» Supplied material:
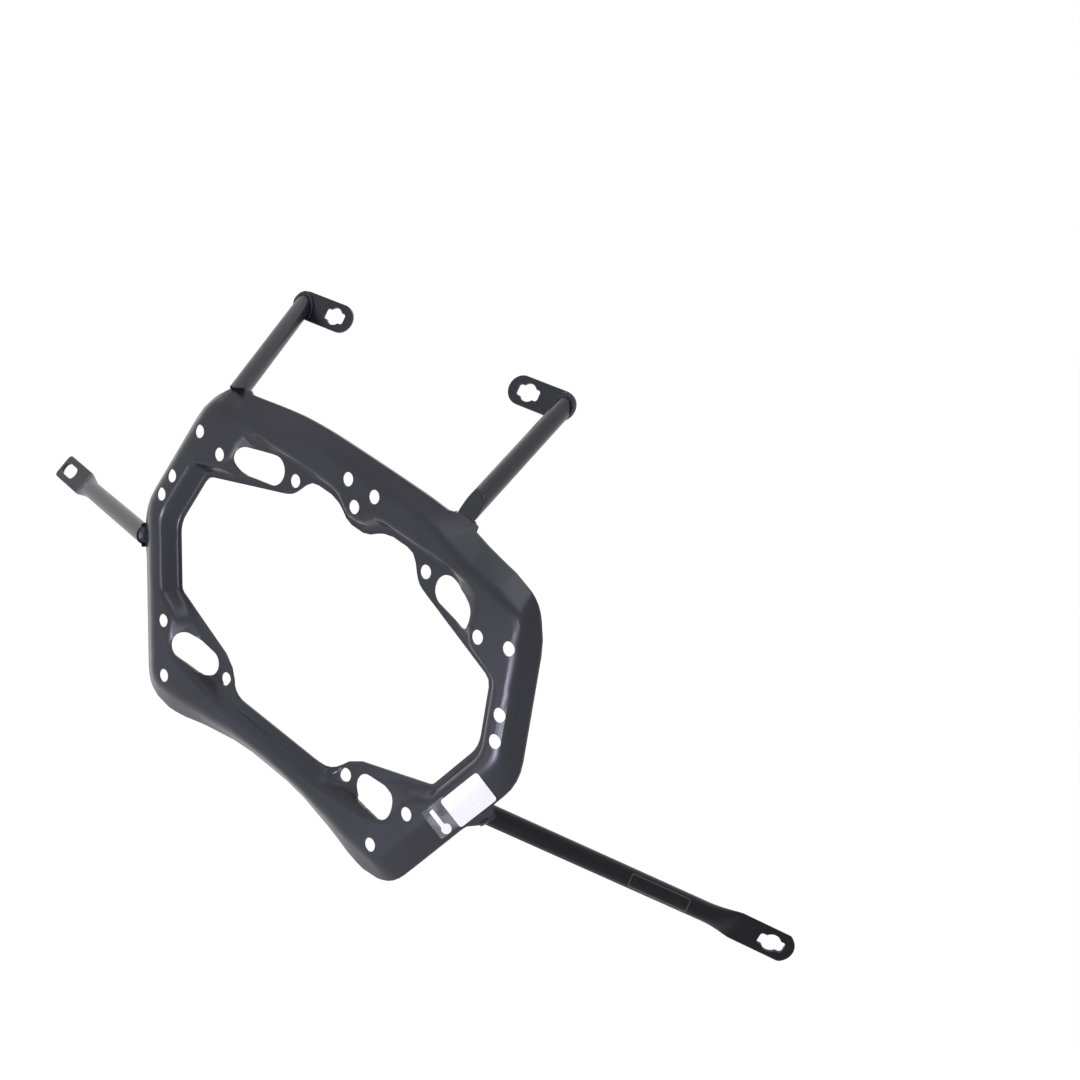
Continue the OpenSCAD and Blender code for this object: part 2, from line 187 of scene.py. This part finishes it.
def addFloor():
    bpy.ops.object.select_all(action="DESELECT")
    bpy.ops.mesh.primitive_plane_add(size=studio["floorSize"], location=(0, 0, studio["floorHeight"]))
    floor = bpy.context.active_object
    floor.name = "studioFloor"
    paper = bpy.data.materials.new("floorPaper")
    paper.use_nodes = True
    tree = paper.node_tree
    base = tree.nodes["Principled BSDF"]
    base.inputs["Base Color"].default_value = studio["floorColor"]
    base.inputs["Roughness"].default_value = studio["floorRoughness"]
    base.inputs["Specular IOR Level"].default_value = 0.0
    glow = tree.nodes.new("ShaderNodeEmission")
    glow.inputs["Strength"].default_value = studio["floorGlow"]
    seen = seenRays(tree)
    share = tree.nodes.new("ShaderNodeMath")
    share.operation = "MULTIPLY"
    share.inputs[1].default_value = studio["floorShare"]
    blend = tree.nodes.new("ShaderNodeMixShader")
    tree.links.new(seen, share.inputs[0])
    tree.links.new(share.outputs[0], blend.inputs[0])
    tree.links.new(base.outputs[0], blend.inputs[1])
    tree.links.new(glow.outputs[0], blend.inputs[2])
    tree.links.new(blend.outputs[0], tree.nodes["Material Output"].inputs[0])
    floor.data.materials.append(paper)


def addBox(name, place, aim, width, height, watts, color):
    light = bpy.data.lights.new(name, "AREA")
    light.shape = "RECTANGLE"
    light.size = width
    light.size_y = height
    light.energy = watts
    light.color = color
    made = bpy.data.objects.new(name, light)
    scene.collection.objects.link(made)
    made.visible_camera = False
    made.location = place
    made.rotation_mode = "QUATERNION"
    made.rotation_quaternion = (Vector(aim) - Vector(place)).to_track_quat("-Z", "Y")


addWorld()
addFloor()
for box in studio["boxes"]:
    addBox(*box)
print("studio lit")


# powder coat: near-black satin paint with a fine orange peel and a little mottling
coat = {
    "ringDark": (0.010, 0.010, 0.014, 1),
    "ringPale": (0.018, 0.018, 0.025, 1),
    "tubeDark": (0.009, 0.009, 0.015, 1),
    "tubePale": (0.017, 0.017, 0.026, 1),
    # the long strut's tones: the same paint made darker, as painted shade for the strut
    "strutShadedDark": (0.003, 0.003, 0.004, 1),
    "strutShadedPale": (0.006, 0.006, 0.009, 1),
    "roughness": 0.28,
    "specular": 0.45,
    "strutSpecular": 0.22,
    "sheen": (0.90, 0.89, 1.0, 1),
    "weldRougher": 0.08,
    "cloudScale": 14,
    "grainScale": 2600,
    "peelScale": 700,
    "peelDepth": 0.00002,
    "peelStrength": 0.25,
}


def powderCoat(name, dark, pale, roughness, specular):
    graph = Graph(name, roughness, Specular_IOR_Level=specular, Specular_Tint=coat["sheen"])
    cloud = graph.noise(coat["cloudScale"], 4, 0.6)
    grain = graph.noise(coat["grainScale"], 2)
    peel = graph.noise(coat["peelScale"], 2)
    tone = graph.ramp(cloud * 0.8 + grain * 0.2, 0.3, 0.7)
    graph.set("Base Color", graph.mixColor(tone, dark, pale))
    graph.set("Roughness", roughness - 0.03 + cloud * 0.05 + grain * 0.04)
    graph.set("Normal", graph.bump(peel + grain * 0.2, coat["peelStrength"], coat["peelDepth"]))
    return graph.material


satin = coat["roughness"]
ringCoat = powderCoat("ringCoat", coat["ringDark"], coat["ringPale"], satin, coat["specular"])
tubeCoat = powderCoat("tubeCoat", coat["tubeDark"], coat["tubePale"], satin, coat["specular"])
# the long strut wears a darker copy of the same paint, as painted shade
strutShadedCoat = powderCoat("strutShadedCoat", coat["strutShadedDark"], coat["strutShadedPale"], satin, coat["strutSpecular"])
weldCoat = powderCoat("weldCoat", coat["tubeDark"], coat["tubePale"], satin + coat["weldRougher"],
                      coat["specular"])
print("coats mixed")


# finished copies of the solids: welded points, rounded rims and soft normals
finish = {
    "joinWithin": 0.000004,
    "flatAngle": 0.4,
    "rim": 0.0003,
    "rimSteps": 2,
    "rimAngle": 50,
    "softAngle": 38,
    "normalWeight": 60,
    "voxel": 0.0006,
    "armRounds": 14,
}
bead = {
    "voxel": 0.0004,
    "rounds": 4,
    "ripple": 0.0008,
    "rippleSize": 0.0022,
    "rippleMiddle": 0.3,
    # laid over the cut side of a tube: middle, way along the tube, radii along and across
    "caps": {"short_strut_weld": ((-0.2124, 0.0164, -0.0323), (-0.865, 0.443, -0.237), 0.006, 0.0079)},
}


def soleSelect(piece):
    bpy.ops.object.select_all(action="DESELECT")
    piece.select_set(True)
    bpy.context.view_layer.objects.active = piece


def applyAll(piece):
    soleSelect(piece)
    for modifier in list(piece.modifiers):
        bpy.ops.object.modifier_apply(modifier=modifier.name)


def looseCopy(node, name):
    soleSelect(nodes[node])
    bpy.ops.object.duplicate()
    piece = bpy.context.active_object
    piece.name = name
    for key in list(piece.keys()):
        del piece[key]
    piece.parent = None
    piece.matrix_world = Matrix.Identity(4)
    bpy.ops.object.mode_set(mode="EDIT")
    bpy.ops.mesh.select_all(action="SELECT")
    bpy.ops.mesh.remove_doubles(threshold=finish["joinWithin"])
    bpy.ops.mesh.customdata_custom_splitnormals_clear()
    bpy.ops.object.mode_set(mode="OBJECT")
    return piece


def dress(piece, material, slot, *replaced):
    piece.data.materials.clear()
    piece.data.materials.append(material)
    if replaced:
        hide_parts(*replaced)
    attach(piece, "root")


def finishedCopy(node, name, material, slot, rim=None):
    piece = looseCopy(node, name)
    bpy.ops.object.mode_set(mode="EDIT")
    bpy.ops.mesh.select_all(action="SELECT")
    bpy.ops.mesh.dissolve_limited(angle_limit=math.radians(finish["flatAngle"]))
    bpy.ops.object.mode_set(mode="OBJECT")
    bpy.ops.object.shade_smooth_by_angle(angle=math.radians(finish["softAngle"]))
    if rim:
        bevel = piece.modifiers.new("rim", "BEVEL")
        bevel.width = rim
        bevel.segments = finish["rimSteps"]
        bevel.limit_method = "ANGLE"
        bevel.angle_limit = math.radians(finish["rimAngle"])
        bevel.use_clamp_overlap = True
        bevel.harden_normals = True
    weigh = piece.modifiers.new("weigh", "WEIGHTED_NORMAL")
    weigh.keep_sharp = True
    weigh.weight = finish["normalWeight"]
    applyAll(piece)
    dress(piece, material, slot, node)
    return piece


# an ellipsoid joined to a bead, which the remesh then melts into it
def addCap(piece, middle, run, along, across):
    bpy.ops.object.select_all(action="DESELECT")
    bpy.ops.mesh.primitive_uv_sphere_add(segments=32, ring_count=16, radius=1)
    cap = bpy.context.active_object
    cap.scale = (across, across, along)
    cap.rotation_mode = "QUATERNION"
    cap.rotation_quaternion = Vector(run).to_track_quat("Z", "Y")
    cap.location = middle
    bpy.ops.object.transform_apply(location=True, rotation=True, scale=True)
    piece.select_set(True)
    bpy.context.view_layer.objects.active = piece
    bpy.ops.object.join()


# a copy with its facets melted together, and a weld's ripple where one is given
def softCopy(node, name, material, slot, voxel, rounds, ripple=0):
    piece = looseCopy(node, name)
    if node in bead["caps"]:
        addCap(piece, *bead["caps"][node])
    remesh = piece.modifiers.new("remesh", "REMESH")
    remesh.mode = "VOXEL"
    remesh.voxel_size = voxel
    soften = piece.modifiers.new("soften", "SMOOTH")
    soften.factor = 0.5
    soften.iterations = rounds
    if ripple:
        cloud = bpy.data.textures.new(name + "Ripple", "CLOUDS")
        cloud.noise_scale = bead["rippleSize"]
        wave = piece.modifiers.new("ripple", "DISPLACE")
        wave.texture = cloud
        wave.strength = ripple
        wave.mid_level = bead["rippleMiddle"]
    applyAll(piece)
    bpy.ops.object.shade_smooth_by_angle(angle=math.radians(finish["softAngle"]))
    dress(piece, material, slot, node)


# smooths the points that lie near one place
def easeCorner(piece, middle, reach, rounds):
    soleSelect(piece)
    bpy.ops.object.mode_set(mode="EDIT")
    bpy.ops.mesh.select_mode(type="VERT")
    bpy.ops.mesh.select_all(action="DESELECT")
    bpy.ops.object.mode_set(mode="OBJECT")
    for vertex in piece.data.vertices:
        vertex.select = (vertex.co - Vector(middle)).length < reach
    bpy.ops.object.mode_set(mode="EDIT")
    bpy.ops.mesh.vertices_smooth(factor=0.5, repeat=rounds)
    bpy.ops.object.mode_set(mode="OBJECT")


# places on the rim of the opening that run on smoothly, with the reach and the rounds
ease = {"corners": ((-0.057, 0.0105, -0.096), (0.057, 0.0105, -0.096)), "reach": 0.011, "rounds": 12}
ringShell = finishedCopy("ring", "ringShell", ringCoat, "ring_coat", finish["rim"])
for corner in ease["corners"]:
    easeCorner(ringShell, corner, ease["reach"], ease["rounds"])
for node in ("left_arm", "right_arm"):
    softCopy(node, node + "_tube", tubeCoat, "tube_coat", finish["voxel"], finish["armRounds"])
for node in ("left_lug", "right_lug"):
    finishedCopy(node, node + "_plate", tubeCoat, "tube_coat", finish["rim"])
finishedCopy("short_strut", "shortStrutTube", tubeCoat, "tube_coat")
longTube = finishedCopy("long_strut", "longStrutTube", strutShadedCoat, "tube_coat")
print("panel and tubes finished")


# weld beads: each solid bead rounded over and rippled under the paint
for node in ("left_arm_weld", "right_arm_weld", "left_lug_weld", "right_lug_weld",
             "short_strut_weld", "long_strut_weld"):
    softCopy(node, node + "_seam", weldCoat, "weld_coat", bead["voxel"], bead["rounds"], bead["ripple"])
print("welds rippled")


# stickers: thin patches pressed on to the coat, as seen from the camera's side
sticker = {
    "lift": 0.00012,
    "thick": 0.0001,
    "cuts": 11,
    "cornerSteps": 6,
    "startAbove": 0.03,
    "softAngle": 40,
    "labelRun": (-0.452, 0.0, -0.892),
    "badgeRun": (0.652, 0.736, -0.184),
    "label": {"middle": (0.1898, 0.0046, -0.0372), "size": (0.0340, 0.0250), "corner": 0.0022},
    "film": {"middle": (0.1752, 0.0035, -0.0625), "size": (0.0200, 0.0250), "corner": 0.0018},
    "bar": {"middle": (0.1715, 0.0035, -0.0655), "size": (0.0034, 0.0150), "corner": 0.0010},
    "disc": {"middle": (0.1790, 0.0090, -0.0708), "size": (0.0078, 0.0078), "corner": 0.0038},
    "badgeEdge": {"middle": (0.3038, 0.1320, -0.0738), "size": (0.0490, 0.0108), "corner": 0.0013},
    "badge": {"middle": (0.3038, 0.1320, -0.0738), "size": (0.0474, 0.0092), "corner": 0.0009},
}


def patch(name, key, run, target, material, slot, lift):
    size = sticker[key]
    middle = Vector(size["middle"])
    toward = (Vector(camera["place"]) - middle).normalized()
    across = (run - toward * run.dot(toward)).normalized()
    bpy.ops.object.select_all(action="DESELECT")
    bpy.ops.mesh.primitive_plane_add(size=1)
    piece = bpy.context.active_object
    piece.name = name
    bpy.ops.object.mode_set(mode="EDIT")
    bpy.ops.mesh.select_all(action="SELECT")
    bpy.ops.transform.resize(value=(size["size"][0], size["size"][1], 1))
    bpy.ops.mesh.bevel(affect="VERTICES", offset=size["corner"], segments=sticker["cornerSteps"])
    bpy.ops.mesh.quads_convert_to_tris()
    bpy.ops.mesh.subdivide(number_cuts=sticker["cuts"])
    bpy.ops.object.mode_set(mode="OBJECT")
    turned = Matrix((across, toward.cross(across), toward)).transposed().to_4x4()
    piece.matrix_world = Matrix.Translation(middle + toward * sticker["startAbove"]) @ turned
    soleSelect(piece)
    wrap = piece.modifiers.new("wrap", "SHRINKWRAP")
    wrap.target = target
    wrap.wrap_method = "PROJECT"
    wrap.use_negative_direction = True
    wrap.use_positive_direction = False
    wrap.offset = lift
    skin = piece.modifiers.new("skin", "SOLIDIFY")
    skin.thickness = sticker["thick"]
    skin.offset = 1
    applyAll(piece)
    bpy.ops.object.transform_apply(location=True, rotation=True, scale=True)
    bpy.ops.object.shade_smooth_by_angle(angle=math.radians(sticker["softAngle"]))
    dress(piece, material, slot)


def paperWhite():
    graph = Graph("labelPaper", 0.42, Specular_IOR_Level=0.4)
    fibre = graph.ramp(graph.noise(900, 3), 0.35, 0.65)
    graph.set("Base Color", graph.mixColor(fibre, (0.80, 0.80, 0.81, 1), (0.86, 0.86, 0.87, 1)))
    return graph.material


def clearFilm():
    graph = Graph("labelFilm", 0.16, Base_Color=(0.62, 0.62, 0.66, 1), Specular_IOR_Level=0.5)
    graph.set("Alpha", 0.05 + graph.ramp(graph.noise(90, 3), 0.35, 0.8) * 0.16)
    return graph.material


# the badge's rim: a border lighter than the badge, as painted highlight along its edge, mottled at random
def badgeRim():
    graph = Graph("badgeRim", 0.2, Specular_IOR_Level=0.7)
    rimHighlightMottle = graph.ramp(graph.noise(300, 3), 0.4, 0.7)
    graph.set("Base Color", graph.mixColor(rimHighlightMottle, (0.02, 0.024, 0.03, 1), (0.05, 0.055, 0.07, 1)))
    return graph.material


def badgeBlack():
    graph = Graph("badgeVinyl", 0.1, Specular_IOR_Level=0.2)
    dust = graph.ramp(graph.noise(500, 3), 0.4, 0.7)
    graph.set("Base Color", graph.mixColor(dust, (0.004, 0.004, 0.005, 1), (0.008, 0.008, 0.010, 1)))
    return graph.material


# a patch that lies on another has the greater lift
white = paperWhite()
labelRun = Vector(sticker["labelRun"])
badgeRun = Vector(sticker["badgeRun"])
patch("filmPatch", "film", labelRun, ringShell, clearFilm(), "ring_coat", sticker["lift"])
patch("labelPatch", "label", labelRun, ringShell, white, "ring_coat", sticker["lift"] * 2)
patch("barPatch", "bar", labelRun, ringShell, white, "ring_coat", sticker["lift"] * 3)
patch("discPatch", "disc", labelRun, ringShell, white, "ring_coat", sticker["lift"] * 3)
# the rim under the badge shows as a lighter edge: painted highlight
patch("badgeEdgePatch", "badgeEdge", badgeRun, longTube, badgeRim(), "tube_coat", sticker["lift"])
patch("badgePatch", "badge", badgeRun, longTube, badgeBlack(), "tube_coat", sticker["lift"] * 2)
print("stickers laid")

» Written instruction: Retype exactly the lines above, from the one with "hide_parts(*replaced)" through the one with "bpy.ops.object.join()", inclusive.

» The response:
        hide_parts(*replaced)
    attach(piece, "root")


def finishedCopy(node, name, material, slot, rim=None):
    piece = looseCopy(node, name)
    bpy.ops.object.mode_set(mode="EDIT")
    bpy.ops.mesh.select_all(action="SELECT")
    bpy.ops.mesh.dissolve_limited(angle_limit=math.radians(finish["flatAngle"]))
    bpy.ops.object.mode_set(mode="OBJECT")
    bpy.ops.object.shade_smooth_by_angle(angle=math.radians(finish["softAngle"]))
    if rim:
        bevel = piece.modifiers.new("rim", "BEVEL")
        bevel.width = rim
        bevel.segments = finish["rimSteps"]
        bevel.limit_method = "ANGLE"
        bevel.angle_limit = math.radians(finish["rimAngle"])
        bevel.use_clamp_overlap = True
        bevel.harden_normals = True
    weigh = piece.modifiers.new("weigh", "WEIGHTED_NORMAL")
    weigh.keep_sharp = True
    weigh.weight = finish["normalWeight"]
    applyAll(piece)
    dress(piece, material, slot, node)
    return piece


# an ellipsoid joined to a bead, which the remesh then melts into it
def addCap(piece, middle, run, along, across):
    bpy.ops.object.select_all(action="DESELECT")
    bpy.ops.mesh.primitive_uv_sphere_add(segments=32, ring_count=16, radius=1)
    cap = bpy.context.active_object
    cap.scale = (across, across, along)
    cap.rotation_mode = "QUATERNION"
    cap.rotation_quaternion = Vector(run).to_track_quat("Z", "Y")
    cap.location = middle
    bpy.ops.object.transform_apply(location=True, rotation=True, scale=True)
    piece.select_set(True)
    bpy.context.view_layer.objects.active = piece
    bpy.ops.object.join()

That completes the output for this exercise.